Within Donald Trump's first three months as president:

"U.S. forces have launched 75 strikes on Yemen (more than in any entire year under Obama); launched 59 Tomahawk missiles on Syrian President Bashar Assad’s forces; dropped more bombs in Syria and Iraq in each of the last three months than in any of the prior 32 months of war against ISIS; and dropped a MOAB, the largest non-nuclear bomb in the U.S. arsenal, on Afghanistan."

Those 59 cruise missiles launched at a military base in Syria were especially egregious, given that Trump repeatedly and fiercely criticized the Obama administration from 2013 to 2014 for even considering bombing Syria, noting that the rebels who the U.S. would be supporting are radical extremists themselves, and arguing that if Obama did want to bomb Syria, he would have to receive congressional approval first for the act of war.

Not even three months into his own presidency, Trump launched cruise missiles at Syria -- without congressional approval.

In his second month as president, Trump ordered 70 airstrikes on Yemen -- one of the world's poorest countries -- in a 30-day period, twice as many as the total number of airstrikes in the entire year of 2016.

After touring the CIA's control center for its overseas drone strike operations, Donald Trump signaled to the CIA that he wanted an even more aggressive use of drone strikes than what had been authorized under Obama. He further wanted looser rules for where CIA drones can operate and who they can kill overseas.

Trump has also stepped up the U.S. bombing campaign in Somalia:

"During his last two years in office, President Obama dramatically increased the number of airstrikes on Islamic militants in Somalia.

Donald Trump is making that increase look paltry.

The U.S. has launched at least 25 airstrikes on Somalia in the first ten months of the Trump administration, a rate equal to seven times the monthly average of the Obama era, according to figures provided to VICE News from The Bureau of Investigative Journalism Thursday.

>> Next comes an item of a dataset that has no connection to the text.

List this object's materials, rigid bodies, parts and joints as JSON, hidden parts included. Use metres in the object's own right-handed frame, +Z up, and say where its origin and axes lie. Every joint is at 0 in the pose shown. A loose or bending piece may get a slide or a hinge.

Put simply: the tally in Trump’s first year is nearing the 34 total airstrikes ordered under Obama’s two terms in office."

Meanwhile, Trump has surged troop levels in Afghanistan, and stepped up bombing campaigns to escalate U.S. entanglement in that foreign civil war as well:

"President Donald Trump's pledge to expand U.S. troop presence in Afghanistan has been realized, bringing the total number of American soldiers in the country to 14,000, the Pentagon announced on Thursday.

Thousands of troops have poured into Afghanistan since Trump’s announcement in August of a broader U.S. role in the country, as opposed to a withdrawal. The increase came at the request of General John Nicholson, the top U.S. commander in Afghanistan and the leader of NATO’s Resolute Support Mission...

As well as an expansion of Washington’s troop presence in Afghanistan, the U.S. military has stepped up its airstrike campaign against radical Islamists aligned with the Taliban and the Islamic State militant group (ISIS).

In September, the military dropped 751 airstrikes in Afghanistan, the highest total for any month in seven years of military action in the country."

Back when Donald Trump was considering running for president the first time in 2012, he posted a series of tweets calling for a withdrawal of the U.S. military from Afghanistan.

Here's one from 2013:

https://twitter.com/realdonaldtrump/status/289807790178959360

As president, he has bowed to pressure from the military industrial complex and deep state, and instead of bringing American soldiers home to rebuild America, he has sent even more to the Middle East to fight in foreign civil wars.

By the middle of Obama's tenure as president, over half of Americans were already so weary of the wars overseas they told Rasmussen they wanted the U.S. military out of Afghanistan within a year.

Continued U.S. involvement in overseas civil wars, essentially foreign to American interests, demonstrably makes the world and America less, not more safe.

Of all possible grievances against the Trump administration, his escalation of Bush-Obama era open-ended warfare and military adventurism in search of monsters to slay overseas is certainly the gravest and has the most serious consequences and human costs.

Where is the old anti-war Left that protested the wars under Bush, and the non-interventionist Right that opposed Obama's vastly expanded and unchecked executive war powers?

Could it be that partisanship has blinded these factions and relegated them to the irrelevance of squabbling over Trump's every errant tweet while he burns down Africa and the Middle East?